If the idea was partially to prove his abilities to understand the contract process, it looks to have gone quite well. Hopkins’ extension reportedly made him the highest-paid non-quarterback in the NFL.
His teammates and the Cardinals front office were elated. Hopkins was thrilled to have the deal done, and done to his liking. There was one group, though, where the celebration was a little quieter, a group that knows Hopkins well and has supported him throughout: his family.
It wasn’t for lack of excitement. They’ve seen up close all that he’s overcome. They know what his trajectory means for generations before him. And they are also aware of how far he still aims to go.
He says so much of that every time he takes the field, all in the details of his uniform. He still has one more accessory, one more statement piece to add.
“They’re happy that I’m being paid what I deserve and my worth and what I put in, but they want a championship – just as much as I do,” Hopkins said in September. “I don’t think my family go a week without talking about a Super Bowl, a championship.
“We like to speak things into existence.”
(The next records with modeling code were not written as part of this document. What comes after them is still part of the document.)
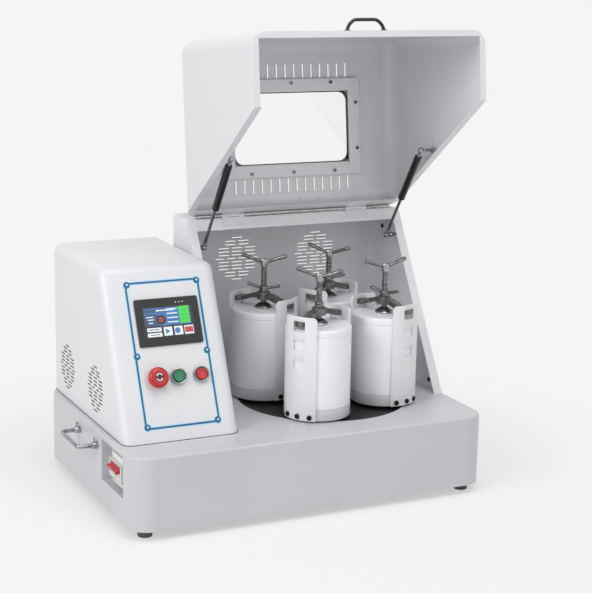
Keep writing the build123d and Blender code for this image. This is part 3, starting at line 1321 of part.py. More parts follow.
GRIP_PAD = 7.0
GRIP_PAD_THICK = 2.0
GRIP_START = Plane(origin=(HOOD_MIDDLE - GRIP_SPAN / 2, LID_FRONT, GRIP_Z), z_dir=(0, -1, 0))
with BuildPart() as lid_handle:
    with BuildLine(on_lid(Plane.XY.offset(GRIP_Z))) as grip_path:
        FilletPolyline(
            (HOOD_MIDDLE - GRIP_SPAN / 2, LID_FRONT),
            (HOOD_MIDDLE - GRIP_SPAN / 2, LID_FRONT - GRIP_PROUD),
            (HOOD_MIDDLE + GRIP_SPAN / 2, LID_FRONT - GRIP_PROUD),
            (HOOD_MIDDLE + GRIP_SPAN / 2, LID_FRONT),
            radius=GRIP_BEND,
        )
    with BuildSketch(on_lid(GRIP_START)):
        Circle(GRIP_RADIUS)
    sweep(path=grip_path.line)
    for side in (-1, 1):
        pad_x = HOOD_MIDDLE + side * GRIP_SPAN / 2
        with BuildSketch(on_lid(Plane(origin=(pad_x, LID_FRONT, GRIP_Z), z_dir=(0, -1, 0)))):
            Circle(GRIP_PAD)
        extrude(amount=GRIP_PAD_THICK)
lid_handle.part.label = "lid_handle"
export_step(lid_handle.part, "parts/lid_handle.step")

# --- Hinges: leaves in the gap between hood and housing, knuckles round a pin -------------------
AXIS_PROUD = (HINGE_Y - housing_front(HINGE_Z)) * LEAN_COS
KNUCKLE_ROOM = KNUCKLE_RADIUS + 2 * LOOSE_GAP


def leaf_point(out: float, down: float) -> tuple[float, float]:
    """Point at a distance out of the housing front and down it from the hinge axis."""
    return (
        HINGE_Y - (out + AXIS_PROUD) * LEAN_COS - down * LEAN_SIN,
        HINGE_Z + (out + AXIS_PROUD) * LEAN_SIN - down * LEAN_COS,
    )


def leaf_outline(inner: float, outer: float, top: float, bottom: float) -> list[tuple[float, float]]:
    """Four corners of a leaf's cross-section."""
    corners = ((inner, top), (outer, top), (outer, bottom), (inner, bottom))
    return [leaf_point(out, down) for out, down in corners]


with BuildPart() as hinge_leaves_lid:
    for middle in HINGE_CENTRES:
        with BuildSketch(on_lid(Plane.YZ.offset(middle))):
            Polygon(*leaf_outline(LID_GAP - LEAF_THICK, LID_GAP, KNUCKLE_ROOM, LEAF_LENGTH), align=None)
        extrude(amount=HINGE_WIDTH / 2, both=True)
        with BuildSketch(on_lid(Plane.YZ.offset(middle))):
            Polygon(*leaf_outline(LID_GAP - LEAF_THICK, LID_GAP, 0, KNUCKLE_ROOM), align=None)
            with Locations((HINGE_Y, HINGE_Z)):
                Circle(KNUCKLE_RADIUS)
                Circle(PIN_RADIUS + RUN_GAP, mode=Mode.SUBTRACT)
        extrude(amount=KNUCKLE_LID / 2, both=True)
hinge_leaves_lid.part.label = "hinge_leaves_lid"
export_step(hinge_leaves_lid.part, "parts/hinge_leaves_lid.step")

KNUCKLE_HOUSING = (HINGE_WIDTH - KNUCKLE_LID) / 2 - LOOSE_GAP
with BuildPart() as hinge_leaves_housing:
    for middle in HINGE_CENTRES:
        with BuildSketch(Plane.YZ.offset(middle)):
            Polygon(*leaf_outline(0, LEAF_THICK, KNUCKLE_ROOM, LEAF_LENGTH), align=None)
        extrude(amount=HINGE_WIDTH / 2, both=True)
        for side in (-1, 1):
            with BuildSketch(Plane.YZ.offset(middle + side * HINGE_WIDTH / 2)):
                Polygon(*leaf_outline(0, LEAF_THICK, 0, KNUCKLE_ROOM), align=None)
                with Locations((HINGE_Y, HINGE_Z)):
                    Circle(KNUCKLE_RADIUS)
                    Circle(PIN_RADIUS + RUN_GAP, mode=Mode.SUBTRACT)
            extrude(amount=-side * KNUCKLE_HOUSING)
        with BuildSketch(Plane.YZ.offset(middle)):
            with Locations((HINGE_Y, HINGE_Z)):
                Circle(PIN_RADIUS)
        extrude(amount=HINGE_WIDTH / 2, both=True)
hinge_leaves_housing.part.label = "hinge_leaves_housing"
export_step(hinge_leaves_housing.part, "parts/hinge_leaves_housing.step")

# --- Gas struts: cylinders turn on the hood's studs, rods slide in them -------------------------
LID_BALL = lid_point(0, STRUT_LID_Y, STRUT_LID_Z)
ROD_BALL = Vector(0, STRUT_BODY_Y, STRUT_BODY_Z)
STRUT_DIR = (ROD_BALL - LID_BALL).normalized()
WALL_INNER = {-1: HOOD_LEFT + LID_SHEET, 1: HOOD_RIGHT - LID_SHEET}
NECK_LENGTH = 15.0
NECK_RADIUS = 4.0
FLANGE_PLATE = 3.0


def strut_plane(ball: Vector, x: float, along: float) -> Plane:
    """Plane square to a strut at a distance from one of its ends."""
    origin = Vector(x, ball.Y, ball.Z) + STRUT_DIR * along
    return Plane(origin=origin, x_dir=(1, 0, 0), z_dir=STRUT_DIR)


with BuildPart() as strut_cylinders:
    for side, x in zip((-1, 1), STRUT_X):
        with BuildSketch(strut_plane(LID_BALL, x, NECK_LENGTH)):
            Circle(STRUT_RADIUS)
        extrude(amount=STRUT_CYLINDER - NECK_LENGTH)
        with BuildSketch(strut_plane(LID_BALL, x, NECK_LENGTH + STRUT_WALL)):
            Circle(STRUT_RADIUS - STRUT_WALL)
        extrude(amount=STRUT_CYLINDER - NECK_LENGTH - 3 * STRUT_WALL, mode=Mode.SUBTRACT)
        with BuildSketch(strut_plane(LID_BALL, x, STRUT_CYLINDER)):
            Circle(ROD_RADIUS + RUN_GAP)
        extrude(amount=-3 * STRUT_WALL, mode=Mode.SUBTRACT)
        with BuildSketch(strut_plane(LID_BALL, x, 0)):
            Circle(NECK_RADIUS)
        extrude(amount=NECK_LENGTH)
        with BuildSketch(Plane.YZ.offset(x - EYE_WIDTH / 2)):
            with Locations((LID_BALL.Y, LID_BALL.Z)):
                Circle(EYE_RADIUS)
        extrude(amount=EYE_WIDTH)
        with BuildSketch(Plane.YZ.offset(x + side * (EYE_WIDTH / 2 + RUN_GAP))):
            with Locations((LID_BALL.Y, LID_BALL.Z)):
                Circle(STUD_RADIUS)
        stud_length = abs(WALL_INNER[side] - x) - EYE_WIDTH / 2 - 2 * RUN_GAP
        extrude(amount=side * stud_length)
        with BuildSketch(Plane.YZ.offset(WALL_INNER[side] - side * RUN_GAP)):
            with Locations((LID_BALL.Y, LID_BALL.Z)):
                Circle(STUD_FLANGE)
        extrude(amount=-side * FLANGE_PLATE)
strut_cylinders.part.label = "strut_cylinders"
export_step(strut_cylinders.part, "parts/strut_cylinders.step")

with BuildPart() as strut_rods:
    for x in STRUT_X:
        with BuildSketch(strut_plane(ROD_BALL, x, 0)):
            Circle(ROD_RADIUS)
        extrude(amount=-ROD_LENGTH)
        with BuildSketch(strut_plane(ROD_BALL, x, -ROD_LENGTH)):
            Circle(STRUT_RADIUS - STRUT_WALL - RUN_GAP)
        extrude(amount=PISTON_LENGTH)
        with BuildSketch(Plane.YZ.offset(x - EYE_WIDTH / 2)):
            with Locations((STRUT_BODY_Y, STRUT_BODY_Z)):
                Circle(EYE_RADIUS)
        extrude(amount=EYE_WIDTH)
strut_rods.part.label = "strut_rods"
export_step(strut_rods.part, "parts/strut_rods.step")

with BuildPart() as strut_studs:
    for side, x in zip((-1, 1), STRUT_X):
        wall = HOOD_LEFT + HOUSING_SHEET if side < 0 else HOOD_RIGHT - HOUSING_SHEET
        with BuildSketch(Plane.YZ.offset(wall)):
            with Locations((STRUT_BODY_Y, STRUT_BODY_Z)):
                Circle(STUD_FLANGE)
        extrude(amount=-side * FLANGE_PLATE)
        with BuildSketch(Plane.YZ.offset(wall)):
            with Locations((STRUT_BODY_Y, STRUT_BODY_Z)):
                Circle(STUD_RADIUS)
        extrude(amount=-side * (abs(wall - x) - EYE_WIDTH / 2 - LOOSE_GAP))
strut_studs.part.label = "strut_studs"
export_step(strut_studs.part, "parts/strut_studs.step")
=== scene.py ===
"""Looks of a planetary ball mill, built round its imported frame. Everything is in metres."""

from __future__ import annotations

import logging
from dataclasses import dataclass
from enum import Enum
from math import atan2, cos, pi, radians, sin

import bmesh
import bpy
from mathutils import Matrix, Vector

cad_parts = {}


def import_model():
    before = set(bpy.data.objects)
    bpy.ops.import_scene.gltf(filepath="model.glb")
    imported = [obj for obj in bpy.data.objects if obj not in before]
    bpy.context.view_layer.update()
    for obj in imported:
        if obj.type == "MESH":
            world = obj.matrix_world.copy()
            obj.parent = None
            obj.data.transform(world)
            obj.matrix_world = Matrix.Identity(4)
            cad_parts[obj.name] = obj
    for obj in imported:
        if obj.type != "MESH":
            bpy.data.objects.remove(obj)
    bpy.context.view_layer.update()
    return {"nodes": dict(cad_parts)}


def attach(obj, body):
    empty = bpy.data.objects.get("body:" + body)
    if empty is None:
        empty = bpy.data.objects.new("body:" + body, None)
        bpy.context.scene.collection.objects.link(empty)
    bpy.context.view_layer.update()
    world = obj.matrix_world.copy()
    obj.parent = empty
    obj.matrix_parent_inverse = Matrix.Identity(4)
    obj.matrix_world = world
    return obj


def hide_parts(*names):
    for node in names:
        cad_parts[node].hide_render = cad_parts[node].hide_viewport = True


Mesh = bmesh.types.BMesh
Outline = list[tuple[float, float]]
Spot = tuple[Vector, Vector, Vector, float]

LOG = logging.getLogger("mill")
MM = 0.001
SHARP = radians(32)
X_AXIS = Vector((1, 0, 0))
Y_AXIS = Vector((0, 1, 0))
Z_AXIS = Vector((0, 0, 1))


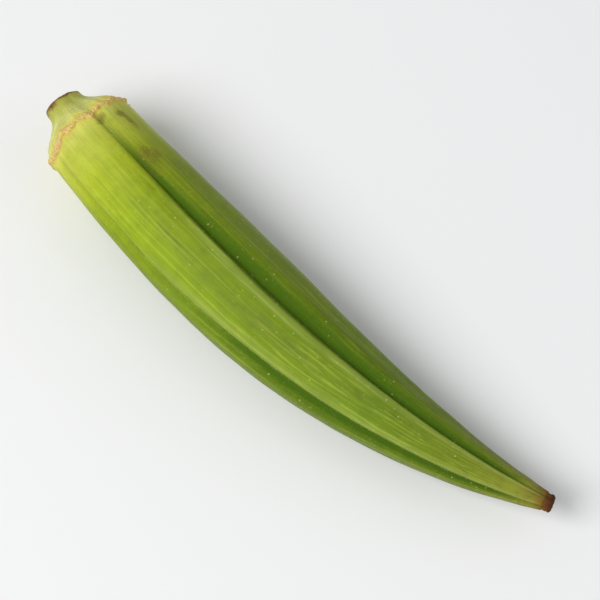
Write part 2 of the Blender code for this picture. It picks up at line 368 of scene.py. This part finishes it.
for name, values in marks.items():
    pod_mesh.attributes.new(name, "FLOAT", "POINT").data.foreach_set("value", values)
pod_skin = bpy.data.objects.new("okra_pod_skin", pod_mesh)
bpy.context.scene.collection.objects.link(pod_skin)
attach(pod_skin, "root")
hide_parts("okra_pod")

# The pod's skin
# Fresh green plant skin, waxy and a little velvety: yellow-green and pale next to the ring, deeper
# green along the belly, darkest down in the furrows with deep green and painted shade, tan at the ring
# and dull brown at the tip. Painted shade also darkens the far and lower sides, and a painted
# highlight runs pale along the crests.


def linear(code):
    """An sRGB hex colour as linear light with full alpha."""
    levels = [int(code[i : i + 2], 16) / 255 for i in (0, 2, 4)]
    return (*[v / 12.92 if v <= 0.04045 else ((v + 0.055) / 1.055) ** 2.4 for v in levels], 1)


def node(tree, kind, inputs=None, stops=(), **settings):
    """Adds a node. An input is a value or another node's socket, and stops are a ramp's colours."""
    made = tree.nodes.new(kind)
    for name, value in settings.items():
        setattr(made, name, value)
    for socket, value in (inputs or {}).items():
        if isinstance(value, bpy.types.NodeSocket):
            tree.links.new(value, made.inputs[socket])
        else:
            made.inputs[socket].default_value = value
    for i, (position, colour) in enumerate(stops):
        element = made.color_ramp.elements[i] if i < 2 else made.color_ramp.elements.new(position)
        element.position = position
        element.color = colour
    return made


skin = bpy.data.materials.new("okra skin")
skin.use_nodes = True
tree = skin.node_tree
tree.nodes.clear()
spot = node(tree, "ShaderNodeAttribute", attribute_name="grown").outputs["Vector"]
in_furrow = node(tree, "ShaderNodeAttribute", attribute_name="furrow").outputs["Fac"]
on_crest = node(tree, "ShaderNodeAttribute", attribute_name="crest").outputs["Fac"]
on_bruise = node(tree, "ShaderNodeAttribute", attribute_name="bruise").outputs["Fac"]
to_middle = node(tree, "ShaderNodeAttribute", attribute_name="rib_middle").outputs["Fac"]
axes = node(tree, "ShaderNodeSeparateXYZ", {0: spot})
at = axes.outputs["X"]

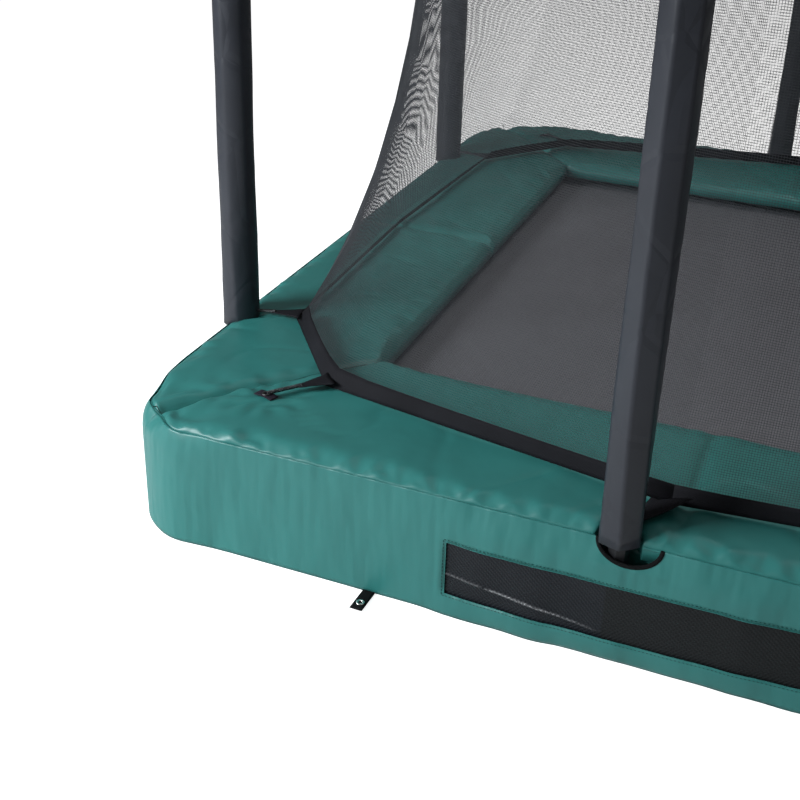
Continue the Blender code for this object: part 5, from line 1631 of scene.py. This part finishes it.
world = bpy.data.worlds.new("studio")
bpy.context.scene.world = world
world.use_nodes = True
background = world.node_tree.nodes["Background"]
rays = node(world.node_tree, "ShaderNodeLightPath", (-600, 0))
seen = math_node(world.node_tree, "MAXIMUM", rays.outputs["Is Camera Ray"],
                 rays.outputs["Is Transmission Ray"], (-400, 0))
strength = math_node(world.node_tree, "MULTIPLY_ADD", seen, 0.86, (-200, 0))
strength.node.inputs[2].default_value = 0.14
background.inputs["Color"].default_value = (1, 1, 1, 1)
world.node_tree.links.new(strength, background.inputs["Strength"])


# %% Lights
def area_light(name, position, target, size, power, spread=180, colour=(1, 1, 1)):
    """A square soft light that faces a target; a grid in front of it narrows its spread."""
    data = bpy.data.lights.new(name, "AREA")
    data.size = size
    data.energy = power
    data.spread = math.radians(spread)
    data.color = colour
    lamp = bpy.data.objects.new(name, data)
    bpy.context.scene.collection.objects.link(lamp)
    lamp.location = position
    lamp.rotation_euler = (Vector(target) - Vector(position)).to_track_quat("-Z", "Y").to_euler()


area_light("key", (-3.6, -3.0, 2.05), (-1.35, -0.9, 0.15), 1.6, 37, 76, (0.94, 0.98, 1.0))
area_light("front_fill", (-2.6, -5.6, 1.6), (-0.8, -1.0, 0.2), 3.0, 15)
area_light("top", (0.3, 0.8, 4.8), (0.1, 0.2, 0.2), 3.6, 72, colour=(1.0, 0.985, 0.97))

# %% [markdown]
# ## Camera
#
# The camera's place and turn follow from the perspective of the cover's edges and the upright poles.

# %% Camera
camera_data = bpy.data.cameras.new("camera")
camera_data.sensor_width = 36.0
camera_data.lens = 53.84
camera_data.shift_y = -0.0875
camera = bpy.data.objects.new("camera", camera_data)
bpy.context.scene.collection.objects.link(camera)
turn = Matrix((
    (0.92478, -0.18496, 0.33252),
    (0.37968, 0.39142, -0.83823),
    (0.02488, 0.90143, 0.43220),
))
camera.matrix_world = Matrix.Translation((-0.3265, -2.4318, 1.2108)) @ turn.to_4x4()
camera_data.clip_start = 0.05
bpy.context.scene.camera = camera
bpy.context.scene.view_settings.view_transform = "Standard"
And for DeAndre Hopkins, speaking out is just the first step.
Extra point
The Cardinals elevated running back Jonathan Ward and cornerback Jace Whittaker to the active roster from the practice squad on Saturday.
Ward, an undrafted rookie free agent from Central Michigan, played last week against Detroit on special teams. Whittaker joined the Cardinals practice squad after training camp. Also undrafted, he played his college career at the University of Arizona.